When a family member professes to be a Christian and refuses to repent of known sin, other believing family members must continue to urge them to stop. The goal in the conflict remains repentance for the sinner, reconciliation with God and man, and restoration to the fellowship of the church and the family.

Sometimes those unrepentant loved ones refuse to cooperate, unfortunately, and this puts the believing family members in a very difficult position. There are earthly families, and there is the family of God, and I believe that the family of God must take preeminence over earthly family. Believers are told to love one another as brothers and sisters in Christ no less than 13 times in the New Testament, which is the enduring relationship God gives His children. Therefore, believers must continue to press on out of love for the person and reverence for Christ.

We have been using the situation of “Pat” and “Dan” to illustrate our case. Pat, a believing woman, has entered into a relationship with Dan, who is an unbeliever. Despite all the warnings, pleadings, and revelations from Scripture and believing friends, Pat has decided that she doesn’t believe the Bible means what it says in this case. She maintains she is a believer, but thinks that her friends are taking the Bible too literally. She believes her relationship with Dan is ok, because she is happy and he is happy. They are now planning to get married, and Pat has moved in with Dan to save money.

In one final attempt, Pat’s believing friends approach her and warn her with what Scripture has to say about living in sexual immorality (1 Corinthians 6:13; 1 Thessalonians 4:3). They warn her about being yoked with an unbeliever (2 Corinthians 6:14). Yet, they become confident that there is nothing more they can say, and Pat has truly rejected their counsel. This leads the friends to take a further step.

In the name of our Lord Jesus, when you are assembled, and I with you in spirit, with the power of our Lord Jesus, I have decided to deliver such a one to Satan for the destruction of his flesh, so that his spirit may be saved in the day of the Lord Jesus.

1 Corinthians 5:4-5 (NASB)

The next step is especially necessary when it involves a kind of sexual sin. While all sin is serious and an affront to God, there appears to be a special emphasis placed on sexual sin in Scripture because of the intimate nature of marriage and how the Church is the Bride of Christ (Ephesians 5:22-33)

At this point, Pat’s friends must turn her over. Let her go. Take their hands off of her life and allow her to go down the path of destruction she has chosen for herself. This step is not out of anger or revenge, but it is simply a step of obedience in light of the pattern set out in the Scriptures.

This step looks like breaking off all social connection and using each encounter as an opportunity to continue to urge Pat to repent. There will not be casual conversations, lunch dates, or rescuing. Pat’s friends must allow her to experience the full weight of the sinful life she has chosen, all the while praying for her, and asking God to grant her the gift of repentance and reconciliation. This is a very hard thing to do, and if this is a step you ever have to take in life, you will soon realize how your own faith and trust will grow in the process.

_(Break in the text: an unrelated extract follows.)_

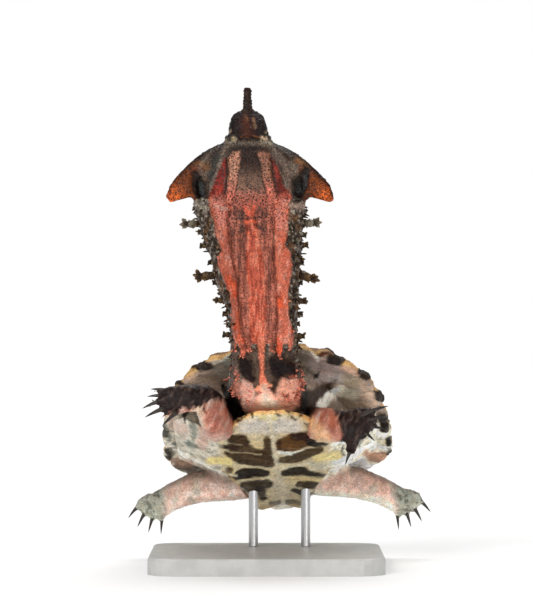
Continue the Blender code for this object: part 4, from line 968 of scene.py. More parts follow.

Pat may or may not repent, and she may indeed marry the unbeliever which would lead to reaping a harvest of misery as a result. The ministry of prayer and urging her to repent is the best ministry her friend’s can have at the moment. When we commit to reminding our loved ones who have strayed of the love of God and His willingness to reconcile them to Himself upon their repentance, we exemplify the truth of the Gospel and grow in our own obedience to God’s Word.